(Rows from a 3D modeling dataset)
------------------------------------------------------------------------

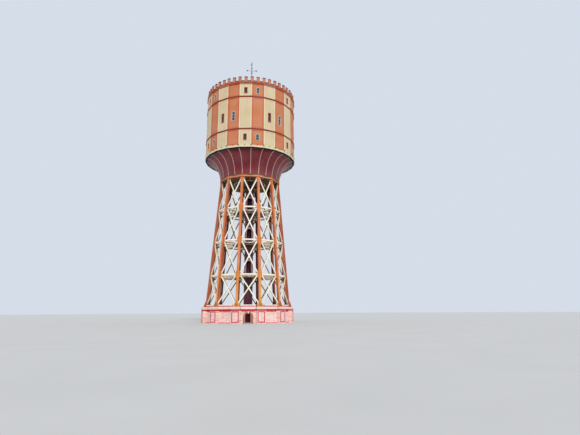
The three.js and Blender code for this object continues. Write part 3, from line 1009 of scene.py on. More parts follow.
class BayFrame:
    """The slanted plane of the front bay: u along it, v up its slope, w out of it."""

    def __init__(self) -> None:
        """Works out the plane through two neighbouring legs' axes.

        Its origin lies midway between their feet, and v runs from there to midway between their
        heads.
        """
        chord = np.cos(np.radians(BAY / 2))
        self.origin = polar(LEG_FOOT_RADIUS * chord, 0, FOOT_LEVEL)
        self.up = normalised(polar(LEG_HEAD_RADIUS * chord, 0, HEAD_LEVEL) - self.origin)
        self.out = np.cross(ACROSS, self.up)

    def place(self, flat: Array, w: float) -> Array:
        """The places in the tower of points [u, v] of the bay's plane, moved w out of it."""
        return self.origin + flat[..., :1] * ACROSS + flat[..., 1:] * self.up + w * self.out

    def flat(self, u: Places, level: Places) -> Array:
        """A place in the bay by how far along it lies and its level, as u and v."""
        u, level = np.broadcast_arrays(u, level)
        return np.stack([u, (level - FOOT_LEVEL) / self.up[2]], axis=-1)

    @staticmethod
    def half(level: Places) -> Places:
        """Half the distance between two legs' axes at a level."""
        return leg_radius(level) * np.sin(np.radians(BAY / 2))


@dataclass
class Plinth:
    """The masonry ring: coping, scallops, dentils, pilaster strips, panels and the doorway."""

    top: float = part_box("plinth_back")[1].z
    wall_radius: float = 3.1165
    pier_half: float = 0.3
    margin: float = 0.035
    string: Span = (0.94, 1.0)
    red_band: Span = (0.82, 0.925)
    frieze: Span = (1.0, 1.15)
    door_width: float = 0.475
    door_crown: float = 0.675
    scallop_pitch: float = 0.11
    scallop_drop: float = 0.084
    dentil_count: int = 12
    dentil_half: float = 0.018

    def __post_init__(self) -> None:
        """Lays out the wall's twelve flat sides and the piers' faces.

        The free half of a side is what the pier at its end leaves, less a small margin.
        """
        self.walls = Facets(self.wall_radius, LEG_COUNT, 0.0)
        self.piers = Facets((LEG_FOOT_RADIUS + self.pier_half) / np.cos(np.pi / LEG_COUNT), LEG_COUNT,
                            BAY / 2)
        self.free = self.walls.half - self.pier_half - self.margin

    def coping(self) -> Skin:
        """The wall's coping, in lengths between the piers' seats.

        Returns:
            A section with a half-round nose, carried along each side.
        """
        reach = self.walls.apothem + 0.03
        turn = np.linspace(-np.pi / 2, np.pi / 2, 9)
        nose = np.stack([-reach - 0.018 * np.cos(turn), self.top - 0.03 + 0.03 * np.sin(turn)], 1)
        back = [[0.02 - reach, self.top], [0.02 - reach, self.top - 0.06]]
        section = np.concatenate([nose, back])
        ends = np.repeat([-1.0, 1.0], len(section)).reshape(2, -1, 1) * (self.free - 0.03)
        sections = np.concatenate([ends, np.stack([section, section])], axis=-1)
        return swept(sections).around(BAY_ANGLES)

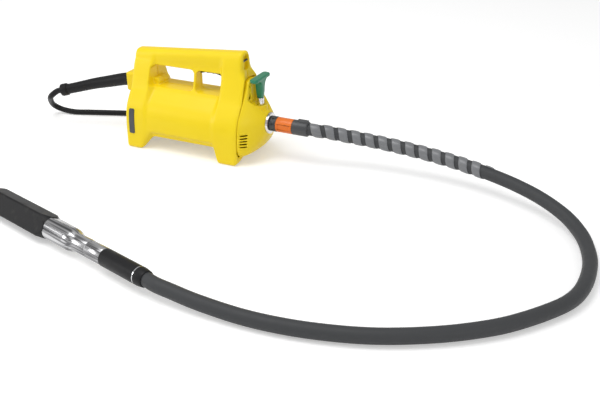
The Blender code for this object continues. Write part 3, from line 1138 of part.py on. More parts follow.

------------------------------------------------------------------------

▸ Given task:
Only the lines from the beginning of the material above through the line with "return leg_radius(level) *" are wanted; extract them exactly.

▸ Response to the exercise:
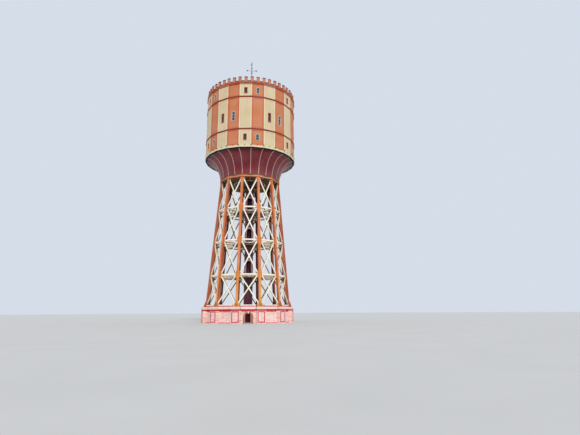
The three.js and Blender code for this object continues. Write part 3, from line 1009 of scene.py on. More parts follow.
class BayFrame:
    """The slanted plane of the front bay: u along it, v up its slope, w out of it."""

    def __init__(self) -> None:
        """Works out the plane through two neighbouring legs' axes.

        Its origin lies midway between their feet, and v runs from there to midway between their
        heads.
        """
        chord = np.cos(np.radians(BAY / 2))
        self.origin = polar(LEG_FOOT_RADIUS * chord, 0, FOOT_LEVEL)
        self.up = normalised(polar(LEG_HEAD_RADIUS * chord, 0, HEAD_LEVEL) - self.origin)
        self.out = np.cross(ACROSS, self.up)

    def place(self, flat: Array, w: float) -> Array:
        """The places in the tower of points [u, v] of the bay's plane, moved w out of it."""
        return self.origin + flat[..., :1] * ACROSS + flat[..., 1:] * self.up + w * self.out

    def flat(self, u: Places, level: Places) -> Array:
        """A place in the bay by how far along it lies and its level, as u and v."""
        u, level = np.broadcast_arrays(u, level)
        return np.stack([u, (level - FOOT_LEVEL) / self.up[2]], axis=-1)

    @staticmethod
    def half(level: Places) -> Places:
        """Half the distance between two legs' axes at a level."""
        return leg_radius(level) * np.sin(np.radians(BAY / 2))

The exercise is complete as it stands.